By default pygam creates 20 splines per feature, that is 120 coefficients...one per each spline in each feature, plus the intercept....121.

You can check the source code here https://github.com/dswah/pyGAM/blob/master/pygam/terms.py#L1639

Does that help you?

daventero commented 6 years ago

Actually you could change the number of splines in each feature via the n_splines argument.

from pygam import LinearGAM, s, f
from pygam.datasets import wage

X, y = wage()
gam = LinearGAM(s(0, n_splines=30) + s(1, n_splines=30) + f(2)).fit(X, y)

print(X.shape, gam.coef_.shape)
# ((3000, 3), (66,))

As you can see there are , 30 coefficients, per each 'splined' feature plus, 1 for the intercept, plus 5 coefficients for the categorical (or factor) variable, one for each level, as f() function performs one-hot-encoding.

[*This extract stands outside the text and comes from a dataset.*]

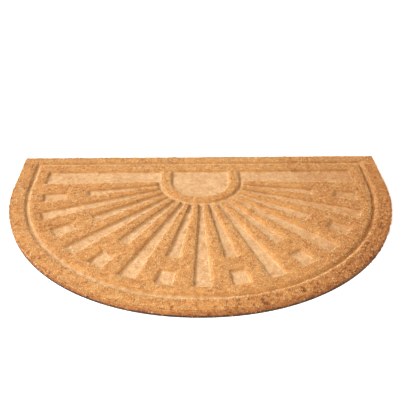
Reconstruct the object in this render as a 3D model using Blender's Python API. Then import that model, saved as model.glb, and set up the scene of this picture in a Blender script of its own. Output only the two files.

jolespin commented 6 years ago

I will get back to you on this after I read this. I have never heard about GAMs until I watched the PyData talk and I am extremely interested. I need to figure out how to interpret all of the spline values for an independent variable (covariate?) / attribute. Thanks for your response. I look forward in diving deep into these methods.

dswah commented 5 years ago

@jolespin i will close this issue. please re-open it as you see fit.